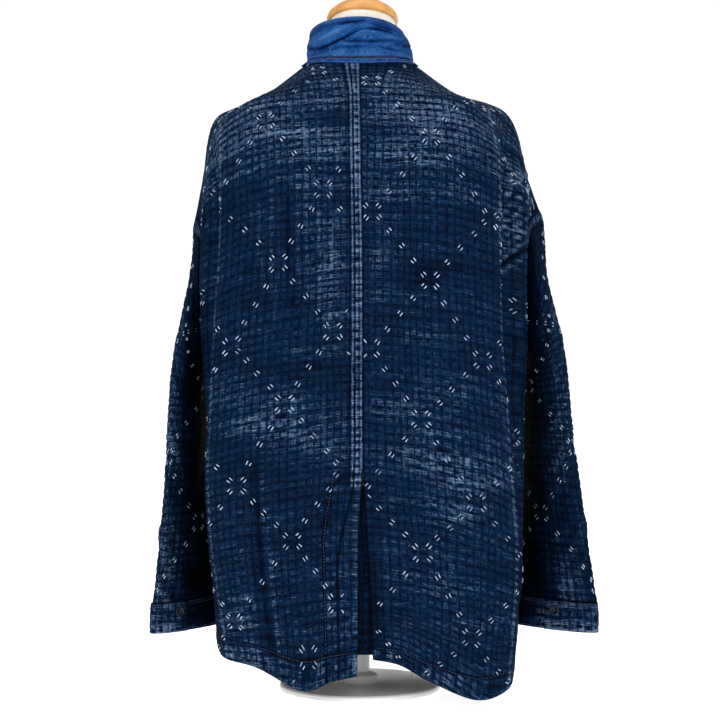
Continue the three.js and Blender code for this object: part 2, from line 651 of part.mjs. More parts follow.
// ---------------------------------------------------------------- the whole object
const group = new THREE.Group();

function add(name, geometry, look) {
  const mesh = new THREE.Mesh(geometry, new THREE.MeshStandardMaterial(look));
  mesh.name = name;
  group.add(mesh);
}

const backRows = {
  right: rowsFrom(ROW_KEYS, BACK_RIGHT),
  left: rowsFrom(ROW_KEYS, BACK_LEFT),
};
const frontRows = (sideName, widthShare) => rowsFrom(FRONT_KEYS, FRONT).map((row, r) => ({
  ...row,
  xf: row.xf * widthShare,
  xw: row.xw * widthShare,
  xg: row.xg * widthShare,
  xd: row.xd * widthShare,
  x0: -FRONT_OVERLAP,
  ze: backRows[sideName][r].ze,
  xe: backRows[sideName][r].xe,
  ye: -backRows[sideName][r].ye,
}));

const panels = {
  back_right: makePanel(1, -1, backRows.right, HEM.back_right),
  back_left: makePanel(-1, -1, backRows.left, HEM.back_left),
  front_right: makePanel(1, 1, frontRows('right', 1), HEM.front),
  front_left: makePanel(-1, 1, frontRows('left', 0.94), HEM.front),
};
for (const [name, panel] of Object.entries(panels)) {
  const columns = name === 'back_left' ? fellColumns(panel) : (panel.face < 0 ? BACK_COLUMNS : FRONT_COLUMNS);
  const outer = (i, j) => panelOuter(panel, i, j);
  const inner = (i, j) => panelInner(panel, i, j);
  add(name, wallGeometry(outer, inner, columns, PANEL_ROWS), INDIGO);
}
add('vent_underlap', underlapGeometry(panels.back_left, panels.back_right), INDIGO);

const sleeves = {
  right: makeSleeve(1, panels.back_right, panels.front_right, rowsFrom(SLEEVE_KEYS, SLEEVE_RIGHT)),
  left: makeSleeve(-1, panels.back_left, panels.front_left, rowsFrom(SLEEVE_KEYS, SLEEVE_LEFT)),
};
for (const [sideName, sleeve] of Object.entries(sleeves)) {
  add(`sleeve_${sideName}`, sleeveGeometry(sleeve), INDIGO);
  add(`cuff_${sideName}`, cuffGeometry(sleeve), INDIGO);
  const net = cuffNet(sleeve, 0);
  const seat = 1 + CUFF_LAP - CUFF_BUTTON_IN;
  const point = net(seat, CUFF_BUTTON_LEVEL);
  const tangent = net(seat + 0.01, CUFF_BUTTON_LEVEL).sub(net(seat - 0.01, CUFF_BUTTON_LEVEL));
  const normal = new THREE.Vector3(tangent.y, -tangent.x, 0).normalize().multiplyScalar(-sleeve.side);
  add(`cuff_button_${sideName}`, placeButton(CUFF_BUTTON_R, point, normal), BUTTON_DARK);
}

add('collar', collarGeometry(), COLLAR_BLUE);
add('neck_binding', bindingGeometry(panels), INDIGO);

const BUTTON_LEVELS = [9.35, 8.1, 6.6, 5, 3.4];
BUTTON_LEVELS.forEach((j, k) => {
  const panel = panels.front_left;
  const i = 0.33;
  add(`front_button_${k + 1}`, placeButton(
    FRONT_BUTTON_R,
    panelPoint(panel, i, j),
    panelNormal(panel, i, j),
  ), BUTTON_DARK);
});

add('form_torso', formGeometry(), LINEN);
add('neck_cap', capGeometry(), WOOD);
add('stand', standGeometry(), WHITE_STEEL);

export default group;
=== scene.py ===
"""Sashiko shirt jacket worn by a limbless counter-top dress form.

The jacket's pieces are thin shells on the forms of the solids they replace. A body panel is a net
of named fold lines, from the centre line out to the side seam and armhole, crossed by weft levels
from the hem up to the shoulder seam. Double gauze, creases, hems and seams are raised in the net,
and the running stitches are threads that lie on it. Lengths in the tables are millimetres.
"""

import bpy
import bmesh
import math
import numpy as np
from mathutils import Matrix, Vector


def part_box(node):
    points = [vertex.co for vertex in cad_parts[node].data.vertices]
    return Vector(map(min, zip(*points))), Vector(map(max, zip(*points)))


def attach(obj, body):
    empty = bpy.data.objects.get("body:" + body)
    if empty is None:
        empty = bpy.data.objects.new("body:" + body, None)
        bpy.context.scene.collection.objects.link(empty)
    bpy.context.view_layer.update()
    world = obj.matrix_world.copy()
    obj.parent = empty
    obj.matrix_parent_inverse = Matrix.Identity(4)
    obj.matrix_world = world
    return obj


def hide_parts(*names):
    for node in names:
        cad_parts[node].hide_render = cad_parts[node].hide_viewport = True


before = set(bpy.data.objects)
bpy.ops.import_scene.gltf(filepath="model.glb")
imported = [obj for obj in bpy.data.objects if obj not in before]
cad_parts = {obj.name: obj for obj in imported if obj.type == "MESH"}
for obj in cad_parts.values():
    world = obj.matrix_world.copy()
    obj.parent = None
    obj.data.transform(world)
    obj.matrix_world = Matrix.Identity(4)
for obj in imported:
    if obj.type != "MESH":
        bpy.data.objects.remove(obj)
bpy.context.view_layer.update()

MM = 0.001
SIDES = ((1, "right"), (-1, "left"))

# ---------------------------------------------------------------- driving sizes, millimetres
CLOTH = 1.6
BAND_CLOTH = 2.4                        # collar and cuffs, folded double
SEAM = 0.3
ARMHOLE_SEAM = 0.1
NECK_HALF_WIDTH = 65
NECK_BACK, NECK_FRONT = 72, 62          # how deep the neckline is behind and before its points
NECK_POINT_Z, NECK_BACK_Z, NECK_FRONT_Z = 781, 776, 738
FRONT_OVERLAP = 15
FELL_WIDTH = 14
VENT_TOP_Z = 262
UNDERLAP_WIDE, UNDERLAP_LOW_Z = 48, 62
COLLAR_BACK_TOP, COLLAR_FRONT_TOP = 826, 776
COLLAR_GIRTH, COLLAR_TALL = 420.0, 50
COLLAR_SLUMP_IN, COLLAR_SLUMP_DOWN = 5, 7   # how far the collar's right side has sunk
BINDING_GIRTH, BINDING_WIDTH = 440.0, 9
SLEEVE_GIRTH = 320.0
CUFF_GIRTH, CUFF_HEIGHT = 270.0, 37
# in turns round the wrist: how far the cuff overlaps itself, where its under end lies, and how far
# the button sits from its upper end; the button's level is a share of the cuff's height
CUFF_LAP = 0.14
CUFF_START = {1: 0.365, -1: 0.31}
CUFF_BUTTON_IN, CUFF_BUTTON_LEVEL = 0.04, 0.32
CUFF_GROW = 0.8
CUFF_BUTTON_R, SHIRT_BUTTON_R, BUTTON_THICK = 6, 7.5, 3.2
BUTTON_LEVELS = [9.35, 8.1, 6.6, 5, 3.4]    # weft levels of the front buttons
HEM_TURN = 25
CELL_WARP, CELL_WEFT = 8.8, 10.2        # the gauze's cells between its sunk lines
INSIDE_FADE = 0.1                       # how faded the cloth's inner side is
SHARP_CREASE = 5                        # narrower creases also get painted light on their ridges and painted shade in their troughs
LATTICE_WIDE, LATTICE_HIGH = 148, 171   # the sashiko lattice's repeat
LINK_ACROSS, LINK_DOWN = (40, 112), (50, 125)   # how far apart flowers are that a link joins
FLOWER_APART = 78
STITCH_LONG, STITCH_WIDE, STITCH_THICK, STITCH_LIFT = 5.8, 1.25, 1.1, 0.35
PAIR_HALF = 2.2                         # from the middle of a pair to each of its stitches
CAP_R = 44.5
NECK_TILT = math.radians(14)
FORM_NECK_TOP = (3, -6, 829)
POLE_R, BASE_R, BASE_THICK = 12, 100, 8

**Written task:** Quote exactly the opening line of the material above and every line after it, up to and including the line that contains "const group = new THREE.Group();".

**Output for this task:**
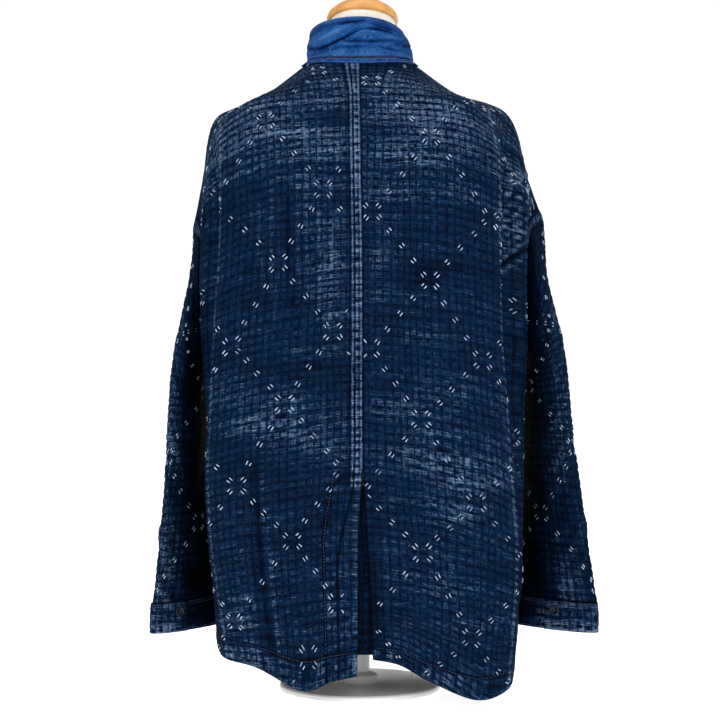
Continue the three.js and Blender code for this object: part 2, from line 651 of part.mjs. More parts follow.
// ---------------------------------------------------------------- the whole object
const group = new THREE.Group();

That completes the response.